Greece, the new partner in the firm of Europe, NATO, & Western democracy, is mulling over an important question: Are we getting what we want out of our new partners -- or being used?
The answer is as important to the Western alliance as it is to Greece. The 132,608 square kilometers of peninsula and island are vital, strategic property for NATO. The 9.4 million Greeks are a strong new consumer market for the other nine EC countries. And -- more abstract but just as important -- the birthplace of democracy is still susceptible to undemocratic pressures from right and left.
The recent revelation by Defense Minister Evangelos Averoff-Tossitas that a Putsch was narrowly snuffed out June 1 testifies, at least, to the lingering fear of a right-wing coup. Greece emerged from military dictatorship only in 1974. However, what happened June 1, says the government, was more conspiracy than actual threat and originated with a group of retired Army officers.
The June 2 bombing of two of Athens' leading department stores by a group calling itself the Revolutionary Anticapitalist Initiative exemplifies the violent threat from the left.
Political observers say this and previous bombings almost surely are being carried out by left-wing extremists. The two women arrested in connection with this attack were known for their leftist ties, Greek authorities say.
Neither of the fringes, however, have a substantial following in the arena of electoral politics. The far right is not very active politically, having joined forces for the most part with President Constantine Caramanlis and Prime Minister George Rallis, who now hold power in Athens with a center- right government.
The nonextremist left is led by radical Socialist Andreas Papandreou, son of a former prime minister. Mr. Papandreou, who has threatened to break EC and NATO bonds and to boot the four American bases out of Crete and Attiki, wants to become prime minister in this year's parliamentary elections, which are likely to be held next fall.
Lately, Mr. Papandreou has tried to compare his political stands with those of Socialist President Francois Mitterrand of France -- a comparison that some observers say amounts to political expediency on Papandreou's part and that others say represents his genuine moderation. In the past, Mr. Papandreou had been highly critical of moderate European socialists such as Mitterrand.
In the middle is Mr. Rallis, an unassuming, lawyer- turned-politician who has guided the republic into the EC, and back into NATO, and until recently, had been pressing Washington for an agreement by June 18 over the status of the US bases. Mr. Rallis is a committed democrat who has, for instance, made sure that Mr. Papandreou's statements are covered on the state-owned television network and who allows considerable dissent within his own New Democracy Party.
"We are making the changes without turmoil," Mr. Rallis recently told the Monitor.
The prime minister argues, moreover, that the New Democrats actually are much closer to Mr. Mitterrrand than are Mr. Papandreou's Panhellenic Socialists. But whether Mr. Rallis's government stays in power -- and Greece consequently follows the center line -- depends to a great extent on how Greek voters perceive the following key issues:
* Is the Economy improving and benefiting from the new EC membership?

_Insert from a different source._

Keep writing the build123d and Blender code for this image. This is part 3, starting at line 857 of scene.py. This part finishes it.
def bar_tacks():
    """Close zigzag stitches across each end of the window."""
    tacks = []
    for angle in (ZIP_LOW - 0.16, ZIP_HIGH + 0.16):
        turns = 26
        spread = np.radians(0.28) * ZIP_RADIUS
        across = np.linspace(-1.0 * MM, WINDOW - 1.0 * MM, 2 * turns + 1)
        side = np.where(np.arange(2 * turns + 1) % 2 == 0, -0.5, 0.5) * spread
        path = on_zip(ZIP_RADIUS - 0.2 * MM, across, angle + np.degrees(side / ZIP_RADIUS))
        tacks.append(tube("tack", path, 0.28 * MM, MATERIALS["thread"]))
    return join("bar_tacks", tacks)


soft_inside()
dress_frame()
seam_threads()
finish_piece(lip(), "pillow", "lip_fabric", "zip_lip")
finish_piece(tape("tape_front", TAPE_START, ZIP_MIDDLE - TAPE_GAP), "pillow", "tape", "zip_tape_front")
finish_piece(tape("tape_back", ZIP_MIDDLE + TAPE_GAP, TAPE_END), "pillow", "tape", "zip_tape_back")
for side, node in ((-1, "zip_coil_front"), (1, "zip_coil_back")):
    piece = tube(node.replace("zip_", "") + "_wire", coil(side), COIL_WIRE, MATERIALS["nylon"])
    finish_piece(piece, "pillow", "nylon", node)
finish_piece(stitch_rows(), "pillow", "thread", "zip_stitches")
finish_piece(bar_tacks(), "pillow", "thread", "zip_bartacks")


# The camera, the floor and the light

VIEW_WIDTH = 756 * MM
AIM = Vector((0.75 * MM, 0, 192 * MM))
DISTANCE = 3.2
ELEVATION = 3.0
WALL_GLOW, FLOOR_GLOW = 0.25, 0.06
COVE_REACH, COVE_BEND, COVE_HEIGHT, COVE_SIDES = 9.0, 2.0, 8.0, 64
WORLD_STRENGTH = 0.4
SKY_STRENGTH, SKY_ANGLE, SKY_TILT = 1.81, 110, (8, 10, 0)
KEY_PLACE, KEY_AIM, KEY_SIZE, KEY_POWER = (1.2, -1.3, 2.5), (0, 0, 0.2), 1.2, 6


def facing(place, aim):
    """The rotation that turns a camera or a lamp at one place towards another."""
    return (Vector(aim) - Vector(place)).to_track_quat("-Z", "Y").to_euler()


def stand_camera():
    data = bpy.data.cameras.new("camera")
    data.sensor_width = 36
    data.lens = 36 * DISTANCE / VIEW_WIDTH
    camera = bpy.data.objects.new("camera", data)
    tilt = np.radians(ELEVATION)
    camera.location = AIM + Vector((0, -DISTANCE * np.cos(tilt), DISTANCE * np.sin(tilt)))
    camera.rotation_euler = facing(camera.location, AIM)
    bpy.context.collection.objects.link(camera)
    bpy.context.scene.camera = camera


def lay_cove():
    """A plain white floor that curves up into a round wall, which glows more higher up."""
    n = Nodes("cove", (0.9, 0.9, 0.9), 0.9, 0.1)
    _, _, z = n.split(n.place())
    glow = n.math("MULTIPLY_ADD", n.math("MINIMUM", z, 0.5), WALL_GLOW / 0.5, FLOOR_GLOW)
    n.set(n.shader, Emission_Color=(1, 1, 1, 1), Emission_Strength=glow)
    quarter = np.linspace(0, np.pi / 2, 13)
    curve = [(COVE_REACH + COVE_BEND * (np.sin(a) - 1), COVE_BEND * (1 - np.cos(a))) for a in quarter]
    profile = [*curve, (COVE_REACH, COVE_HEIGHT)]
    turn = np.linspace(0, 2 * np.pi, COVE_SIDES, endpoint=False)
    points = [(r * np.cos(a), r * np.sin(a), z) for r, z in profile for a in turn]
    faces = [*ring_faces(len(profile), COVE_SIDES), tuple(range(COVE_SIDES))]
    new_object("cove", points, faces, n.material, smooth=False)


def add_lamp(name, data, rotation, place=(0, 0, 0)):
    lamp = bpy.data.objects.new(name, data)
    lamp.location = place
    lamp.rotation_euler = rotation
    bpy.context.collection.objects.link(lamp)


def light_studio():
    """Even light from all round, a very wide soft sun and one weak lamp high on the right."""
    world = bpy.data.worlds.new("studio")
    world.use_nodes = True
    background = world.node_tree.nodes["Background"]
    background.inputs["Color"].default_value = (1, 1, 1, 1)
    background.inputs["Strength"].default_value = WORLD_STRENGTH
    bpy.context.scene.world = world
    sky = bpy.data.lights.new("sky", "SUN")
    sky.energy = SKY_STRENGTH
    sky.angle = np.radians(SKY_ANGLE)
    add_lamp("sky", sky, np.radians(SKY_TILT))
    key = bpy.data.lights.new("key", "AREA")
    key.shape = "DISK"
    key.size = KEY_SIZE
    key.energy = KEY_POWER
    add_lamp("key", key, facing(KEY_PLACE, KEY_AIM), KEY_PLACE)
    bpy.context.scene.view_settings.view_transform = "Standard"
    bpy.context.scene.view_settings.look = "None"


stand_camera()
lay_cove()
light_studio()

* Is the US-bases agreement advantageous to Greece?
* Are Turkish relations improving or deteriorating?
* Is Soviet aggression really a threat to Eastern Europe and the Middle East -- both areas with which the Greeks have strong trade and cultural links?
Leading students of Greek politics say already there are some apparent benefits being realized in the six-month-old EC membership, especially among cattle ranchers and olive- oil producers.
But negotiations between American and Greek officials on the US bases ended in disagreement June 12 and are to be postponed until November. Greece is seeking a US pledge that the bases will be used only for NATO purposes and not for a rapid deployment force, a pledge that it will strive to maintain a 7-to-10 Greek-Turkish military balance, a guarantee of Greece's territorial integrity, and a US payment of $700 million over four years.
Lately the bargaining over these points intensified and the government expressed some doubts over whether agreement would be reached. The decision to postpone the discussions came after American replies to Greek conditions were considered unacceptable -- especially regarding the Greek demand for electronic communications equipment. Meanwhile, protests over Greece's reentry into NATO last fall have died off.
In general, Greek-Turkish relations have been on the up- swing. The questions of Aegean air space and of intercommunal relations in Cyprus remain unresolved. But aside from some minor setbacks such as recent Turkish overflights in Cyprus and Turkish buzzing of Greek warships in the Aegean, the atmosphere is good. Mr. Papandreou, however, is highly critical of the Turks, often playing on the anti-Turkish sentiments of the electorate.
Political observers also note that Greeks are closely watching Poland, Afghanistan, and the Lebanese crisis to see whether the Soviets react. A Soviet military move would hurt the Greek left.